> [Work instructions] Pick out each line containing the string "FreeCAD".
◇ ◇ ◇ ◇
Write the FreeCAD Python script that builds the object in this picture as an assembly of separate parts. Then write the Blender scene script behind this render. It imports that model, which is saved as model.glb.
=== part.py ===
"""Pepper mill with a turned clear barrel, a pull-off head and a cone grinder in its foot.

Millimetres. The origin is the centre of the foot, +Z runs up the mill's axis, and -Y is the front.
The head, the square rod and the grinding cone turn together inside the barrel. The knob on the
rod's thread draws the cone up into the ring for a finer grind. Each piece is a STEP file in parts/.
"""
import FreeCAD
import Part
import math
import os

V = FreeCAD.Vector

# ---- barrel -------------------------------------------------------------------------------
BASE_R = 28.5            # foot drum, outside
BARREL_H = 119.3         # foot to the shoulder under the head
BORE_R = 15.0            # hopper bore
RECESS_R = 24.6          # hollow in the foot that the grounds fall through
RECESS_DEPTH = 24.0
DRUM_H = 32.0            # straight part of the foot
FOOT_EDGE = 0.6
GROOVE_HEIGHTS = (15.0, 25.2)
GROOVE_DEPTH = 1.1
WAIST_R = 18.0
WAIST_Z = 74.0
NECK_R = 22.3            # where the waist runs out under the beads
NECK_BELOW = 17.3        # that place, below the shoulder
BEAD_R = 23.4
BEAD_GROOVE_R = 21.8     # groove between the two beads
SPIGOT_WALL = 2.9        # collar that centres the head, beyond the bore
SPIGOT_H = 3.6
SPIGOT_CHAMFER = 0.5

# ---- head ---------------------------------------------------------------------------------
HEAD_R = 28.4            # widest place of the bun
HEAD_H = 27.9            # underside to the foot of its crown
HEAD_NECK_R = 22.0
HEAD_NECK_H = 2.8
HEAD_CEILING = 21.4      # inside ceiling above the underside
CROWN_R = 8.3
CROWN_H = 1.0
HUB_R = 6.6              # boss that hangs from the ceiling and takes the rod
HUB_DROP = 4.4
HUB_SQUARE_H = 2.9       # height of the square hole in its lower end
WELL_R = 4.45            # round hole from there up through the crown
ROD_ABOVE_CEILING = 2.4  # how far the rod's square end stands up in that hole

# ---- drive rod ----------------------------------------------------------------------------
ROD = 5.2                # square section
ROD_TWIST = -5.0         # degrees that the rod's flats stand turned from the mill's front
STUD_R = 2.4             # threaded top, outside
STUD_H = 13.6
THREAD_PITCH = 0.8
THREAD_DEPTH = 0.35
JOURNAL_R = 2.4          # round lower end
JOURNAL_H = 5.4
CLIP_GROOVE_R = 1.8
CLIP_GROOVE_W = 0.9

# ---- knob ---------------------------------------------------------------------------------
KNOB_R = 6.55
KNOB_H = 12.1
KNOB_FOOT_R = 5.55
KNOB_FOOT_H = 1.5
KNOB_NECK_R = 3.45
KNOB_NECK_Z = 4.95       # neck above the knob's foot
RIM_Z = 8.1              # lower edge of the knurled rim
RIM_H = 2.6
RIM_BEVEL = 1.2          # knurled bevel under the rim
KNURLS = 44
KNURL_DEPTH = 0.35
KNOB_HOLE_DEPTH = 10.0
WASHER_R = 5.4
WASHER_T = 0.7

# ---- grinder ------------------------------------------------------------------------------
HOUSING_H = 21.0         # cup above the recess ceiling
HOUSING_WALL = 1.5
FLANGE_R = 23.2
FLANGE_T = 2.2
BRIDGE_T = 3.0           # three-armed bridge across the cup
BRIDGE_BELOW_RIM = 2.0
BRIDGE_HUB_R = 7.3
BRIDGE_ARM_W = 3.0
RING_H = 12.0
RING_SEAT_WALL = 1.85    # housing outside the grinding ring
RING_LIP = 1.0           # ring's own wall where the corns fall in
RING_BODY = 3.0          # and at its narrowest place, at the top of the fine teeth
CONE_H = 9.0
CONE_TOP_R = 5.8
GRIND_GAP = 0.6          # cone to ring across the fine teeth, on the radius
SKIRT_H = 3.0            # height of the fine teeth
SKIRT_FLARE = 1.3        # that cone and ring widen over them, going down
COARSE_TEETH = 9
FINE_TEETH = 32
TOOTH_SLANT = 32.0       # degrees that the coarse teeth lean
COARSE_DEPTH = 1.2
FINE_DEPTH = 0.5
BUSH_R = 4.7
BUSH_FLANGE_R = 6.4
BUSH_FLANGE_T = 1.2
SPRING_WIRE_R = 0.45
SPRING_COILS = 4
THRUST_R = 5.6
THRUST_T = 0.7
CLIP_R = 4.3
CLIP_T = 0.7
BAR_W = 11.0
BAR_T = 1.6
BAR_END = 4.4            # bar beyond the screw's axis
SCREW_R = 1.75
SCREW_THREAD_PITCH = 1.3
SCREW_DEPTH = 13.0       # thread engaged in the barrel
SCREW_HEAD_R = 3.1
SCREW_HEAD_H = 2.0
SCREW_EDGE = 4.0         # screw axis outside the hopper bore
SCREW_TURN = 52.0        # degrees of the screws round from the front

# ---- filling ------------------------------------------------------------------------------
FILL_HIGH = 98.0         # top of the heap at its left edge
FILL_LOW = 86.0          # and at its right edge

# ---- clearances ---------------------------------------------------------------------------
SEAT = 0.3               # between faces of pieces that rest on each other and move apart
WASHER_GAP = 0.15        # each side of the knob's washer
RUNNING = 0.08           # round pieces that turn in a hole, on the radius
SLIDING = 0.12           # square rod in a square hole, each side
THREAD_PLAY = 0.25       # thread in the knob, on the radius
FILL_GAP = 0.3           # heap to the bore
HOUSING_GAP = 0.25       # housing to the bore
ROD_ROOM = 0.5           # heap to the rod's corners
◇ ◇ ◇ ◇
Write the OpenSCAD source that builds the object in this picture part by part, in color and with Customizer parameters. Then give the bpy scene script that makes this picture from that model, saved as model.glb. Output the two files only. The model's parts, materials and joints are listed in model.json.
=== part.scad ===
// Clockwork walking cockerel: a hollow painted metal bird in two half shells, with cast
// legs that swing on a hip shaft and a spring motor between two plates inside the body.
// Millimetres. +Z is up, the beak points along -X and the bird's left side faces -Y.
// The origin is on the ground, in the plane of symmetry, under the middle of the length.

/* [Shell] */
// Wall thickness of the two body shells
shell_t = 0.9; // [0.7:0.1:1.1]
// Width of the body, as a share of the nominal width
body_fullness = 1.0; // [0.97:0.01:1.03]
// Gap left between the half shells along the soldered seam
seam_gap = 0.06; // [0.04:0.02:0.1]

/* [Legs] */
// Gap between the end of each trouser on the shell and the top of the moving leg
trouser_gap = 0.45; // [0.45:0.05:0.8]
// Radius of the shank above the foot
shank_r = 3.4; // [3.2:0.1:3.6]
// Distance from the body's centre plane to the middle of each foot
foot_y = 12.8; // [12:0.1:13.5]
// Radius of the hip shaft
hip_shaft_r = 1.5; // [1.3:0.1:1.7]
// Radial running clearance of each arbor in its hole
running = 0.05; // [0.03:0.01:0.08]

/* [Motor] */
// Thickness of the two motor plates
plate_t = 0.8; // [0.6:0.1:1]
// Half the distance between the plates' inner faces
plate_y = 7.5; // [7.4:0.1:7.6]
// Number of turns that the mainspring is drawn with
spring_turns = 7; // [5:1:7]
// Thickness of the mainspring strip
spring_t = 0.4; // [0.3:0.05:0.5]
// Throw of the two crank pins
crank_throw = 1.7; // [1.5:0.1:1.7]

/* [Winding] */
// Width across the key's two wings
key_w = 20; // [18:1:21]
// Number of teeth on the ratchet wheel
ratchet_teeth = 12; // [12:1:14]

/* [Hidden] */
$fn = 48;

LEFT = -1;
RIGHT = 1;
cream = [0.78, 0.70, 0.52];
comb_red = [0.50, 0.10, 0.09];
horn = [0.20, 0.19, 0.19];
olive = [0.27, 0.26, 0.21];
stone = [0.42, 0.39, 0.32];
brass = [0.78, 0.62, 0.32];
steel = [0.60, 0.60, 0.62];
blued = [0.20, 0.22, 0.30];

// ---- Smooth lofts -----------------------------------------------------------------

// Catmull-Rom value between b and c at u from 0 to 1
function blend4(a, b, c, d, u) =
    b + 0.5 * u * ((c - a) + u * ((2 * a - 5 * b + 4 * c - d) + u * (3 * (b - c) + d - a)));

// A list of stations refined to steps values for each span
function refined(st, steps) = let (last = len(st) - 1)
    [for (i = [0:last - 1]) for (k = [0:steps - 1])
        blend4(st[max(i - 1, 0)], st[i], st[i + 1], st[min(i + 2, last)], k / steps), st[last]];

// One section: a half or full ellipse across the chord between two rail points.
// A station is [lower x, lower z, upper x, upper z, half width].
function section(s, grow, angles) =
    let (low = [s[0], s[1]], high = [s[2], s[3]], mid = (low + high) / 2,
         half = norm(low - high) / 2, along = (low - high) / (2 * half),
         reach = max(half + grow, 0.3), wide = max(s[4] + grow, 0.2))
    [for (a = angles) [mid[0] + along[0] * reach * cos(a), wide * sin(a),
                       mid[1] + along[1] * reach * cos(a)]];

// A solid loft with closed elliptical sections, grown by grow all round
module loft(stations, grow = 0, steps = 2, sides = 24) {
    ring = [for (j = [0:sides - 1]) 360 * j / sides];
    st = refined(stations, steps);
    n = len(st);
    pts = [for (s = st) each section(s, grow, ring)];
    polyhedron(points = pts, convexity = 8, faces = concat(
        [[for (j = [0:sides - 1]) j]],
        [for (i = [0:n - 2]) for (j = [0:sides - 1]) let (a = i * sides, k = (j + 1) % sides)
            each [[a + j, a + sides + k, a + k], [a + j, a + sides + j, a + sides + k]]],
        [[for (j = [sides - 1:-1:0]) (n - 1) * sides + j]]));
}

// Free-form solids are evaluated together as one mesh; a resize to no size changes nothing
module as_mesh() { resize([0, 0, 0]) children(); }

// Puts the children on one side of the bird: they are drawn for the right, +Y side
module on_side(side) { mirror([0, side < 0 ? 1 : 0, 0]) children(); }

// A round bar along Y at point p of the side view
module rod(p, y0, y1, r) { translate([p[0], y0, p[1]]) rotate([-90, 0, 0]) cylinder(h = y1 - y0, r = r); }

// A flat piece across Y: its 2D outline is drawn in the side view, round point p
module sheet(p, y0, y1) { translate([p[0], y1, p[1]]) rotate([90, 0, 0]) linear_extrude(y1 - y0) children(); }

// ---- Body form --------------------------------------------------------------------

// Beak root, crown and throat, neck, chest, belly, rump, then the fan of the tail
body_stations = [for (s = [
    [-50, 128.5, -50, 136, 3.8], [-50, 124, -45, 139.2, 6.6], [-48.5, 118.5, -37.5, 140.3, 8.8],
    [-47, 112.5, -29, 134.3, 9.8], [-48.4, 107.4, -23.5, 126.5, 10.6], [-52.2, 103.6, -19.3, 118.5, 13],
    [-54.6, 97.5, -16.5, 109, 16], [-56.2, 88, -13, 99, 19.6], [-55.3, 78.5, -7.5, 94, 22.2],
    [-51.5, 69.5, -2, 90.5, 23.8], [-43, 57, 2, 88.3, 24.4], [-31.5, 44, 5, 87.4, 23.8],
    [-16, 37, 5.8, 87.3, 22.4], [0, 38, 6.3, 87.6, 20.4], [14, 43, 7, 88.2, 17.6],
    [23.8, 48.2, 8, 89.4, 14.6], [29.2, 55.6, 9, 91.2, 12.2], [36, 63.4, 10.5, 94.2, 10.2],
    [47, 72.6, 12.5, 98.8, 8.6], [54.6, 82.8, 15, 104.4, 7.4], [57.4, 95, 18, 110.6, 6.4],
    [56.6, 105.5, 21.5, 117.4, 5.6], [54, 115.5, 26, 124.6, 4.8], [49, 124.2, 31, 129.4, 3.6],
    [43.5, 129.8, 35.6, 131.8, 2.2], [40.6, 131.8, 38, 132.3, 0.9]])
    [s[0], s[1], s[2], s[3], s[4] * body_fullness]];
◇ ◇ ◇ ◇
> [Exercise result]
Write the FreeCAD Python script that builds the object in this picture as an assembly of separate parts. Then write the Blender scene script behind this render. It imports that model, which is saved as model.glb.
import FreeCAD
V = FreeCAD.Vector